▸ TASK GOAL:
In full and without alteration, give the listing again.

[START SUPPLIED MATERIAL]

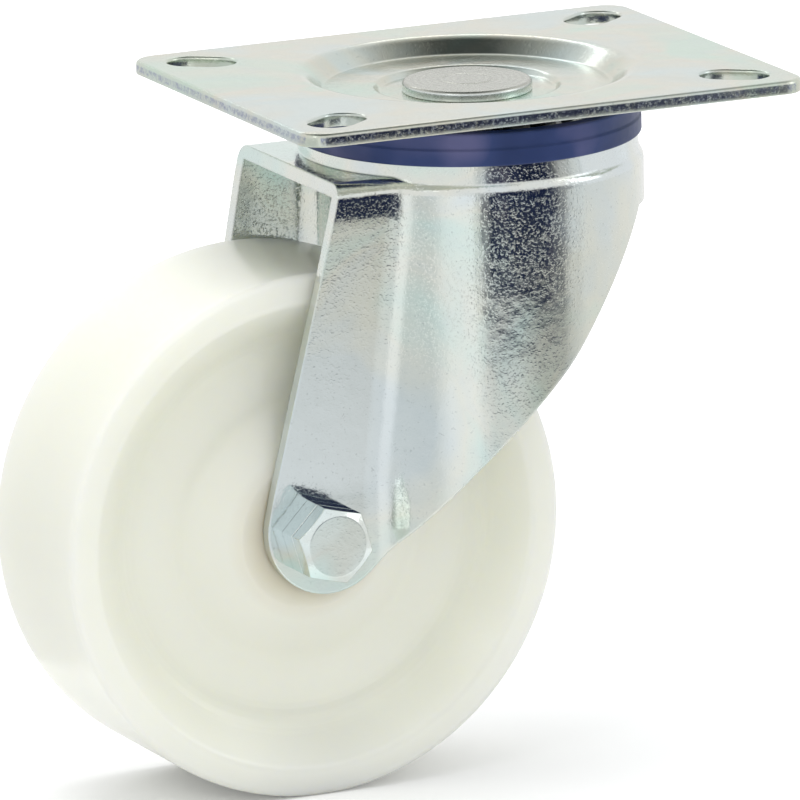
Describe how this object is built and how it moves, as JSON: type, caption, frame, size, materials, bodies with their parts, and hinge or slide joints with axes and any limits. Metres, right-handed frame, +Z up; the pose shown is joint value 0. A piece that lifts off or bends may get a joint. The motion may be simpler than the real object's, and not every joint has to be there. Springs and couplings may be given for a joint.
{
  "type": "swivel plate castor with solid nylon wheel",
  "caption": "Zinc-plated swivel castor with slotted rectangular top plate, pressed steel fork, blue dust seal and solid off-white nylon wheel",
  "frame": {"origin": "centre of the top face of the plate, on the swivel axis", "axes": "+X away from the trailing wheel, +Y along the axle towards the nut, +Z up out of the top plate"},
  "size_m": [0.1394, 0.0806, 0.129],
  "materials": {
    "zinc_plate": "bright zinc plate",
    "zinc_fork": "bright zinc plate",
    "zinc_pin": "turned and zinc plated",
    "zinc_bolt": "zinc plate",
    "bearing_steel": "hardened, light oil",
    "ball_steel": "polished",
    "blue_plastic": "satin moulded",
    "insert_nylon": "natural nylon",
    "wheel_nylon": "natural cast nylon, soft sheen"
  },
  "bodies": {
    "root": {"top_plate": "zinc_plate", "king_pin": "zinc_pin", "lower_race": "bearing_steel"},
    "swivel_fork": {"fork": "zinc_fork", "dust_seal": "blue_plastic", "axle_bolt": "zinc_bolt", "lock_nut": "zinc_bolt", "nut_insert": "insert_nylon", "axle_sleeve": "bearing_steel"},
    "upper_balls": {"upper_ball_01": "ball_steel", "upper_ball_02": "ball_steel", "upper_ball_03": "ball_steel", "upper_ball_04": "ball_steel", "upper_ball_05": "ball_steel", "upper_ball_06": "ball_steel", "upper_ball_07": "ball_steel", "upper_ball_08": "ball_steel", "upper_ball_09": "ball_steel", "upper_ball_10": "ball_steel", "upper_ball_11": "ball_steel", "upper_ball_12": "ball_steel", "upper_ball_13": "ball_steel", "upper_ball_14": "ball_steel", "upper_ball_15": "ball_steel", "upper_ball_16": "ball_steel", "upper_ball_17": "ball_steel", "upper_ball_18": "ball_steel", "upper_ball_19": "ball_steel", "upper_ball_20": "ball_steel"},
    "lower_balls": {"lower_ball_01": "ball_steel", "lower_ball_02": "ball_steel", "lower_ball_03": "ball_steel", "lower_ball_04": "ball_steel", "lower_ball_05": "ball_steel", "lower_ball_06": "ball_steel", "lower_ball_07": "ball_steel", "lower_ball_08": "ball_steel", "lower_ball_09": "ball_steel", "lower_ball_10": "ball_steel", "lower_ball_11": "ball_steel", "lower_ball_12": "ball_steel", "lower_ball_13": "ball_steel", "lower_ball_14": "ball_steel", "lower_ball_15": "ball_steel", "lower_ball_16": "ball_steel"},
    "road_wheel": {"wheel": "wheel_nylon"}
  },
  "joints": [
    {"name": "swivel", "type": "hinge", "parent": "root", "child": "swivel_fork", "pos_m": [0, 0, 0], "axis": [0, 0, 1], "continuous": true},
    {"name": "upper_ball_orbit", "type": "hinge", "parent": "root", "child": "upper_balls", "pos_m": [0, 0, -0.008], "axis": [0, 0, 1], "continuous": true},
    {"name": "lower_ball_orbit", "type": "hinge", "parent": "root", "child": "lower_balls", "pos_m": [0, 0, -0.016], "axis": [0, 0, 1], "continuous": true},
    {"name": "wheel_spin", "type": "hinge", "parent": "swivel_fork", "child": "road_wheel", "pos_m": [-0.04, 0, -0.08], "axis": [0, 1, 0], "continuous": true}
  ],
  "couplings": [
    {"joint": "upper_ball_orbit", "follows": "swivel", "ratio": 0.5},
    {"joint": "lower_ball_orbit", "follows": "swivel", "ratio": 0.5}
  ]
}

[END SUPPLIED MATERIAL]

▸ COMPLETE RESPONSE:
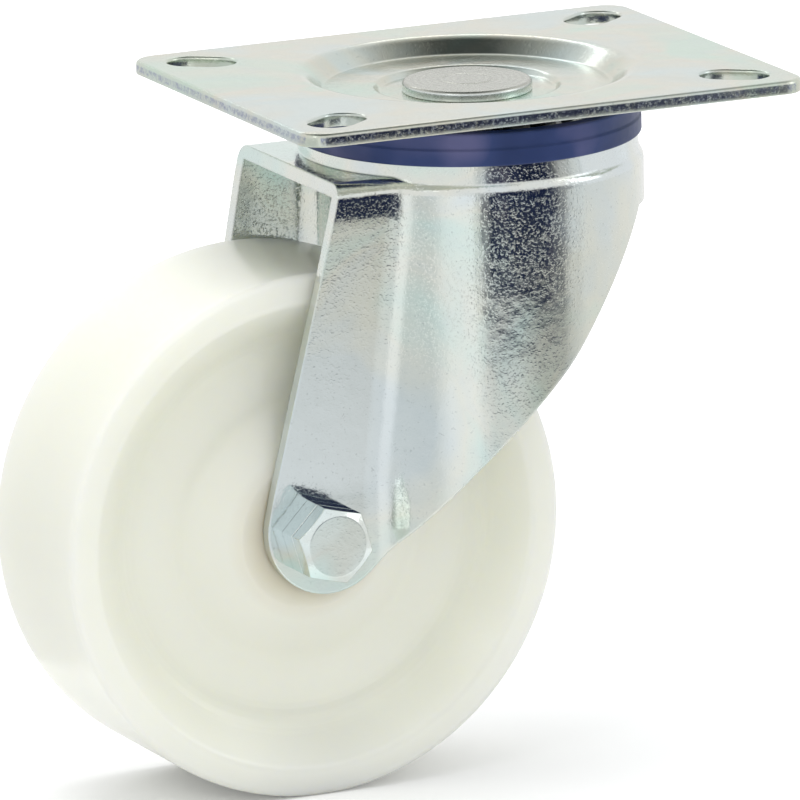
Describe how this object is built and how it moves, as JSON: type, caption, frame, size, materials, bodies with their parts, and hinge or slide joints with axes and any limits. Metres, right-handed frame, +Z up; the pose shown is joint value 0. A piece that lifts off or bends may get a joint. The motion may be simpler than the real object's, and not every joint has to be there. Springs and couplings may be given for a joint.
{
  "type": "swivel plate castor with solid nylon wheel",
  "caption": "Zinc-plated swivel castor with slotted rectangular top plate, pressed steel fork, blue dust seal and solid off-white nylon wheel",
  "frame": {"origin": "centre of the top face of the plate, on the swivel axis", "axes": "+X away from the trailing wheel, +Y along the axle towards the nut, +Z up out of the top plate"},
  "size_m": [0.1394, 0.0806, 0.129],
  "materials": {
    "zinc_plate": "bright zinc plate",
    "zinc_fork": "bright zinc plate",
    "zinc_pin": "turned and zinc plated",
    "zinc_bolt": "zinc plate",
    "bearing_steel": "hardened, light oil",
    "ball_steel": "polished",
    "blue_plastic": "satin moulded",
    "insert_nylon": "natural nylon",
    "wheel_nylon": "natural cast nylon, soft sheen"
  },
  "bodies": {
    "root": {"top_plate": "zinc_plate", "king_pin": "zinc_pin", "lower_race": "bearing_steel"},
    "swivel_fork": {"fork": "zinc_fork", "dust_seal": "blue_plastic", "axle_bolt": "zinc_bolt", "lock_nut": "zinc_bolt", "nut_insert": "insert_nylon", "axle_sleeve": "bearing_steel"},
    "upper_balls": {"upper_ball_01": "ball_steel", "upper_ball_02": "ball_steel", "upper_ball_03": "ball_steel", "upper_ball_04": "ball_steel", "upper_ball_05": "ball_steel", "upper_ball_06": "ball_steel", "upper_ball_07": "ball_steel", "upper_ball_08": "ball_steel", "upper_ball_09": "ball_steel", "upper_ball_10": "ball_steel", "upper_ball_11": "ball_steel", "upper_ball_12": "ball_steel", "upper_ball_13": "ball_steel", "upper_ball_14": "ball_steel", "upper_ball_15": "ball_steel", "upper_ball_16": "ball_steel", "upper_ball_17": "ball_steel", "upper_ball_18": "ball_steel", "upper_ball_19": "ball_steel", "upper_ball_20": "ball_steel"},
    "lower_balls": {"lower_ball_01": "ball_steel", "lower_ball_02": "ball_steel", "lower_ball_03": "ball_steel", "lower_ball_04": "ball_steel", "lower_ball_05": "ball_steel", "lower_ball_06": "ball_steel", "lower_ball_07": "ball_steel", "lower_ball_08": "ball_steel", "lower_ball_09": "ball_steel", "lower_ball_10": "ball_steel", "lower_ball_11": "ball_steel", "lower_ball_12": "ball_steel", "lower_ball_13": "ball_steel", "lower_ball_14": "ball_steel", "lower_ball_15": "ball_steel", "lower_ball_16": "ball_steel"},
    "road_wheel": {"wheel": "wheel_nylon"}
  },
  "joints": [
    {"name": "swivel", "type": "hinge", "parent": "root", "child": "swivel_fork", "pos_m": [0, 0, 0], "axis": [0, 0, 1], "continuous": true},
    {"name": "upper_ball_orbit", "type": "hinge", "parent": "root", "child": "upper_balls", "pos_m": [0, 0, -0.008], "axis": [0, 0, 1], "continuous": true},
    {"name": "lower_ball_orbit", "type": "hinge", "parent": "root", "child": "lower_balls", "pos_m": [0, 0, -0.016], "axis": [0, 0, 1], "continuous": true},
    {"name": "wheel_spin", "type": "hinge", "parent": "swivel_fork", "child": "road_wheel", "pos_m": [-0.04, 0, -0.08], "axis": [0, 1, 0], "continuous": true}
  ],
  "couplings": [
    {"joint": "upper_ball_orbit", "follows": "swivel", "ratio": 0.5},
    {"joint": "lower_ball_orbit", "follows": "swivel", "ratio": 0.5}
  ]
}